Un omaggio gastronomico ad Andrea Camilleri, maestro di letteratura e ... cucina

Nei romanzi del Commissario Montalbano, la Sicilia nelle parole e nei grandi piatti, raccontati da giornalista Carlo Ottaviano
ANDREA CAMILLERI, COMMISSARIO MONTALBANO, RICETTE, SALVO MONTALBANO, SICILIA, Non Solo Vino
Andrea Camilleri, "padre" del Commissario Montalbano

Al di là di qualsiasi tipo di retorica, quella di Andrea Camilleri, scomparso oggi a 93 anni, è destinata a restare una figura fondamentale per la letteratura italiana del Novecento.

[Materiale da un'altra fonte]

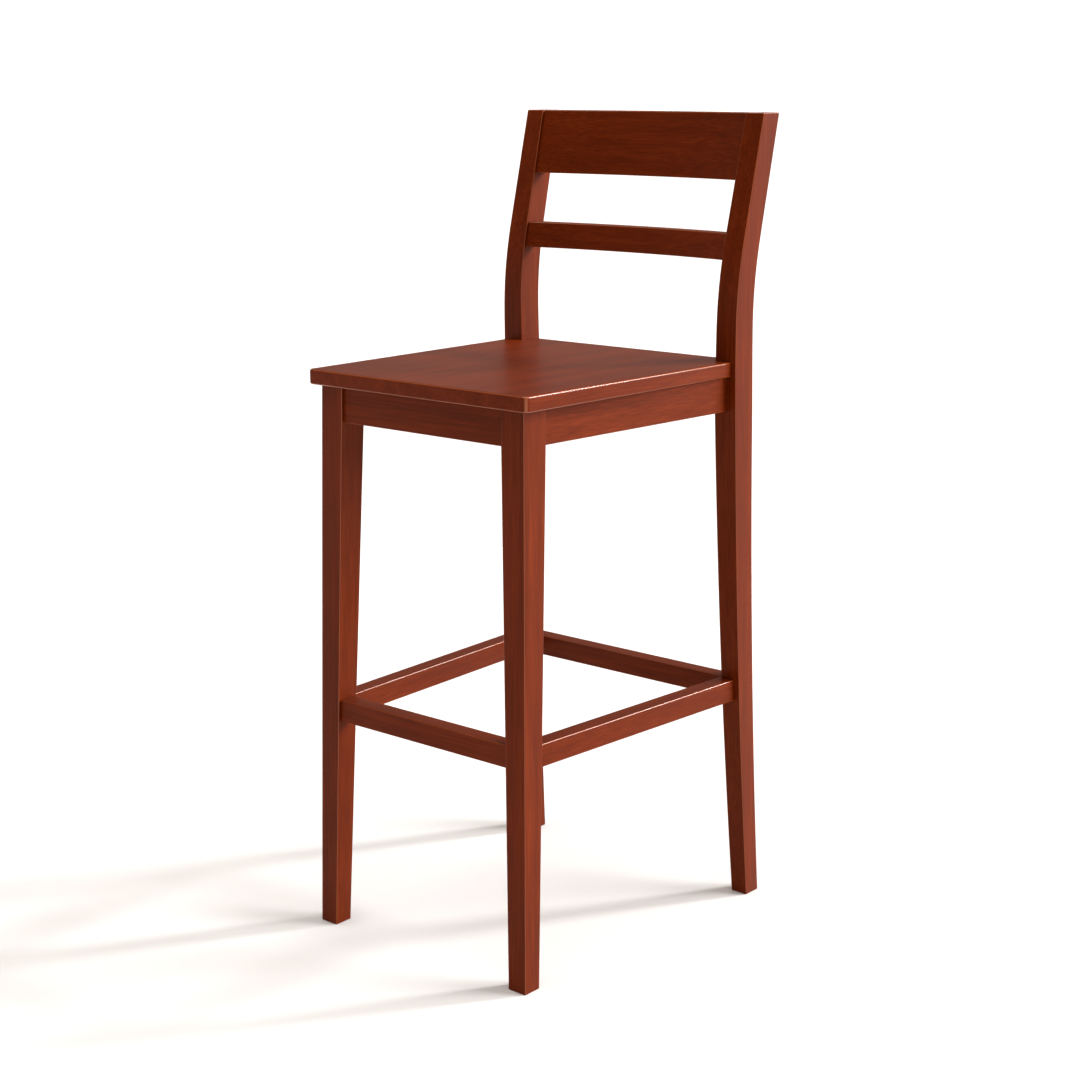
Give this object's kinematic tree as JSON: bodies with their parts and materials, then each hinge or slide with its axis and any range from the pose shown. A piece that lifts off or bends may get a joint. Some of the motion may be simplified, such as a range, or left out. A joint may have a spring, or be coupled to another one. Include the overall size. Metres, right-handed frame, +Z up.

Non solo perché ha regalato all’immaginario collettivo un personaggio paragonabile forse al solo, ed altrettanto mitico, Maigret, ossia il Commissario Montalbano, ma anche perché è riuscito a tenere in vita e salvare una lingua ricca e bellissima come il siciliano, fondamentale nel flusso narrativo dei suoi romanzi, per suoni, espressioni e nomi. A partire da quelli dei piatti, perché chiunque si sia imbattuto in uno dei 27 romanzi dedicati a Salvo Montalbano non può non aver sentito, ad un certo punto, i chiari sintomi della fame. Il Commissario, personaggio complesso, scostante ma assolutamente affascinante, è prima di tutto un gastronomo di assoluto valore. Che il giornalista Carlo Ottaviano, tra le firme più importanti del giornalismo gastronomico italiano, ha voluto ricordare, per WineNews, attraverso tre piatti simbolo della cucina siciliana, forse i più amati dal Commissario Montalbano, citando gli scritti di Andrea Camilleri, con tanto di espressioni in siciliano. Prima di tutto, gli Arancini siciliani (da “Gli arancini di Montalbano”): “Gesù, gli arancini di Adelina! Li avevo assaggiati solo una volta: un ricordo che sicuramente gli era trasùto nel Dna, nel patrimonio genetico. Adelina ci metteva due jornate sane sane a pripararli. Ne sapeva, a memoria, la ricetta...”. Quindi le Sarde a beccafico (da “Il ladro di merendine”): “S’arrisbigliò malamente: i linzòla, nel sudatizzo del sonno per via del chilo e mezzo di sarde a beccafico che la sera avanti s’era sbafat, gli si erano strettamente arravugliate torno torno il corpo...”. Infine, la Caponatina (da “La gita a Tindari”): “Appena aperto il frigorifero, la vide. La caponatina! Sciavuròsa, colorita, abbondante, riempiva un piatto funnùto, una porzione per almeno quattro pirsone...”. Tre piatti simbolo, tra i tanti raccontati ed evocati da Camilleri, per ricordarlo anche così, come un amante ed un fine conoscitore della cucina siciliana, che con tanta cura ha raccontato a generazioni di lettori.